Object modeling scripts
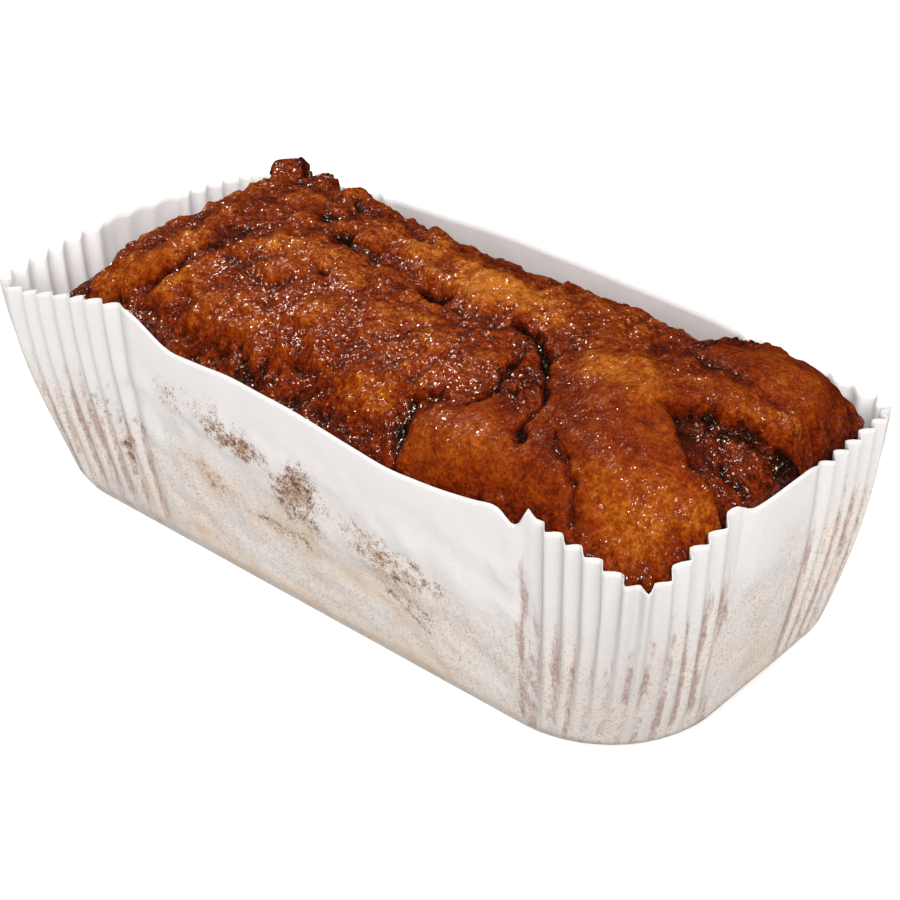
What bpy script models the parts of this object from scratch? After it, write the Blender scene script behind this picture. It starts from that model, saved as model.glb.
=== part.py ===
"""A cinnamon swirl banana loaf, baked and still standing in its pleated paper loaf case.

Sizes are in millimetres and become metres where the meshes are made. +X runs along the loaf,
-Y is the front, +Z is up, and the origin is at the middle of the base.
"""
import bpy
import numpy as np

MM = 0.001

# The paper case: plan at the rim and at the base, wall and floor
RIM_HALF_LENGTH = 100.6
RIM_HALF_WIDTH = 44.4
RIM_RADIUS = 6.0
BASE_HALF_LENGTH = 93.3
BASE_HALF_WIDTH = 37.4
BASE_ROUNDING = 1.4
FLARE_POWERS = (1.15, 0.88)
WALL = 0.6
FLOOR = 0.6
PANEL_BOW = 1.4

# The pleats: half the depth of the zigzag at the rim, how it grows with height, and its unevenness
PLEAT_DEPTH = 1.3
PLEAT_GROWTH = 0.8
PLEAT_UNEVEN = 0.16
PANEL_COLUMN_SPACING = 13.0
CASE_HEIGHT_STEPS = (0.0, 0.025, 0.12, 0.32, 0.58, 0.82, 1.0)

# Sides go round anticlockwise from the front, and s runs from -1 to 1 along each of them
FRONT, RIGHT, BACK, LEFT = range(4)
ALONG = np.array([(1.0, 0.0), (0.0, 1.0), (-1.0, 0.0), (0.0, -1.0)])
OUTWARD = np.array([(0.0, -1.0), (1.0, 0.0), (0.0, 1.0), (-1.0, 0.0)])

# Corner radii of the base: front left, front right, back right, back left
BASE_RADII = np.array([14.0, 29.0, 9.0, 14.0])

# For each side: where its flat panel starts and ends, and the pleats before and after it
PANELS = {
    FRONT: (-0.50, 0.71, 8, 6),
    RIGHT: (-0.34, 0.29, 5, 6),
    BACK: (-0.59, 0.47, 7, 8),
    LEFT: (-0.36, 0.20, 5, 6),
}

# For each side: the height of the rim at some places along it
RIM_HEIGHTS = {
    FRONT: ((-1.0, 57.0), (-0.9, 57.5), (-0.62, 64.5), (-0.49, 66.5), (-0.44, 64.5), (-0.35, 60.3),
            (-0.15, 62.0), (0.05, 61.3), (0.34, 57.8), (0.5, 58.3), (0.66, 60.0), (0.73, 63.0),
            (0.87, 58.8), (1.0, 55.5)),
    RIGHT: ((-1.0, 55.5), (-0.7, 59.3), (-0.5, 60.0), (-0.36, 62.5), (-0.26, 59.5), (0.22, 59.0),
            (0.36, 57.0), (1.0, 58.0)),
    BACK: ((-1.0, 58.0), (-0.62, 61.5), (-0.52, 63.0), (0.1, 64.5), (0.5, 63.5), (1.0, 56.5)),
    LEFT: ((-1.0, 56.5), (-0.4, 59.0), (0.1, 60.5), (0.5, 59.5), (1.0, 57.0)),
}

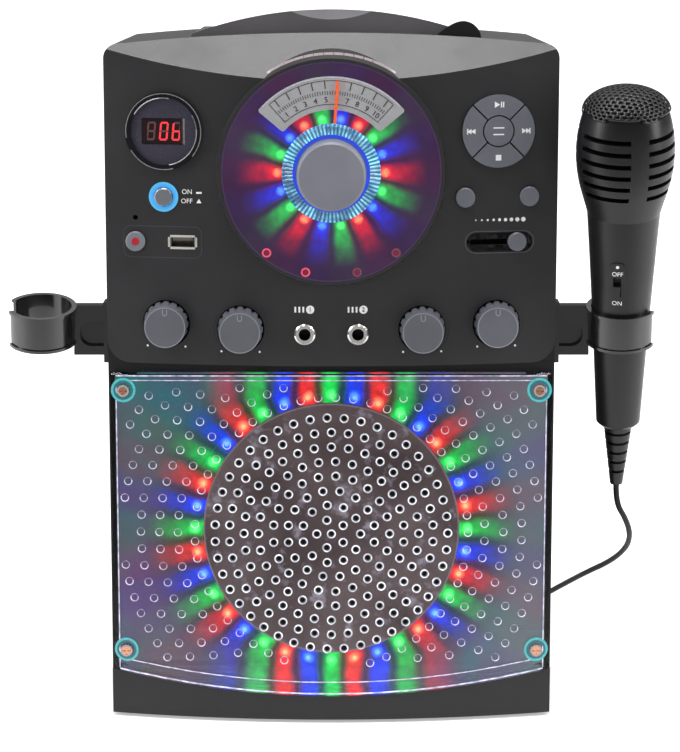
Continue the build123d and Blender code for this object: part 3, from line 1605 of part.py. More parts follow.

** What is expected **
Write out every entry again exactly, please, with nothing missing.

** Solution to the problem **
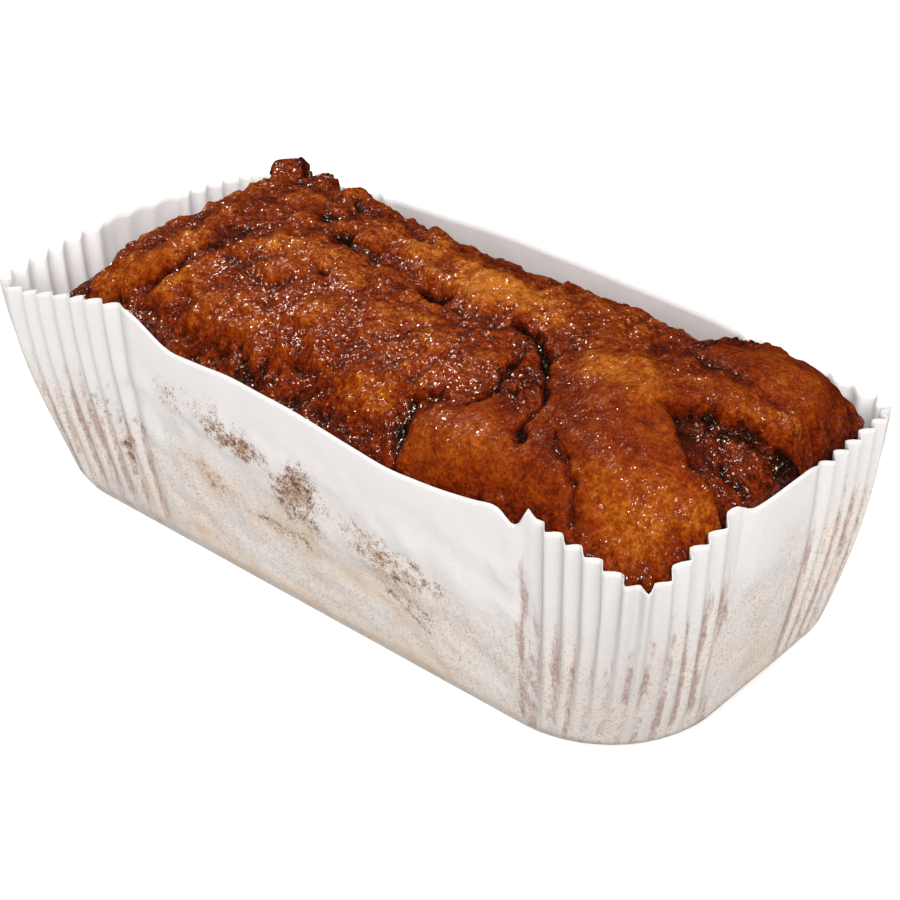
What bpy script models the parts of this object from scratch? After it, write the Blender scene script behind this picture. It starts from that model, saved as model.glb.
=== part.py ===
"""A cinnamon swirl banana loaf, baked and still standing in its pleated paper loaf case.

Sizes are in millimetres and become metres where the meshes are made. +X runs along the loaf,
-Y is the front, +Z is up, and the origin is at the middle of the base.
"""
import bpy
import numpy as np

MM = 0.001

# The paper case: plan at the rim and at the base, wall and floor
RIM_HALF_LENGTH = 100.6
RIM_HALF_WIDTH = 44.4
RIM_RADIUS = 6.0
BASE_HALF_LENGTH = 93.3
BASE_HALF_WIDTH = 37.4
BASE_ROUNDING = 1.4
FLARE_POWERS = (1.15, 0.88)
WALL = 0.6
FLOOR = 0.6
PANEL_BOW = 1.4

# The pleats: half the depth of the zigzag at the rim, how it grows with height, and its unevenness
PLEAT_DEPTH = 1.3
PLEAT_GROWTH = 0.8
PLEAT_UNEVEN = 0.16
PANEL_COLUMN_SPACING = 13.0
CASE_HEIGHT_STEPS = (0.0, 0.025, 0.12, 0.32, 0.58, 0.82, 1.0)

# Sides go round anticlockwise from the front, and s runs from -1 to 1 along each of them
FRONT, RIGHT, BACK, LEFT = range(4)
ALONG = np.array([(1.0, 0.0), (0.0, 1.0), (-1.0, 0.0), (0.0, -1.0)])
OUTWARD = np.array([(0.0, -1.0), (1.0, 0.0), (0.0, 1.0), (-1.0, 0.0)])

# Corner radii of the base: front left, front right, back right, back left
BASE_RADII = np.array([14.0, 29.0, 9.0, 14.0])

# For each side: where its flat panel starts and ends, and the pleats before and after it
PANELS = {
    FRONT: (-0.50, 0.71, 8, 6),
    RIGHT: (-0.34, 0.29, 5, 6),
    BACK: (-0.59, 0.47, 7, 8),
    LEFT: (-0.36, 0.20, 5, 6),
}

# For each side: the height of the rim at some places along it
RIM_HEIGHTS = {
    FRONT: ((-1.0, 57.0), (-0.9, 57.5), (-0.62, 64.5), (-0.49, 66.5), (-0.44, 64.5), (-0.35, 60.3),
            (-0.15, 62.0), (0.05, 61.3), (0.34, 57.8), (0.5, 58.3), (0.66, 60.0), (0.73, 63.0),
            (0.87, 58.8), (1.0, 55.5)),
    RIGHT: ((-1.0, 55.5), (-0.7, 59.3), (-0.5, 60.0), (-0.36, 62.5), (-0.26, 59.5), (0.22, 59.0),
            (0.36, 57.0), (1.0, 58.0)),
    BACK: ((-1.0, 58.0), (-0.62, 61.5), (-0.52, 63.0), (0.1, 64.5), (0.5, 63.5), (1.0, 56.5)),
    LEFT: ((-1.0, 56.5), (-0.4, 59.0), (0.1, 60.5), (0.5, 59.5), (1.0, 57.0)),
}

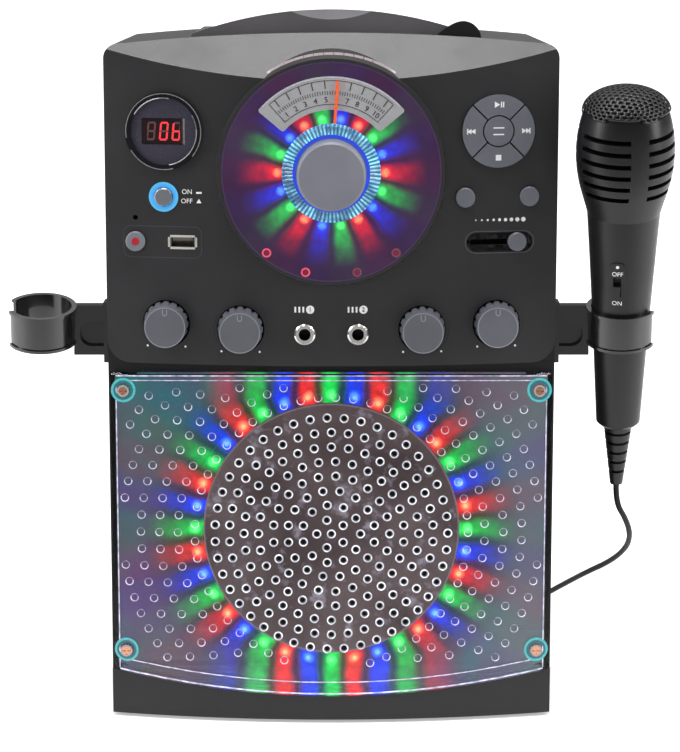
Continue the build123d and Blender code for this object: part 3, from line 1605 of part.py. More parts follow.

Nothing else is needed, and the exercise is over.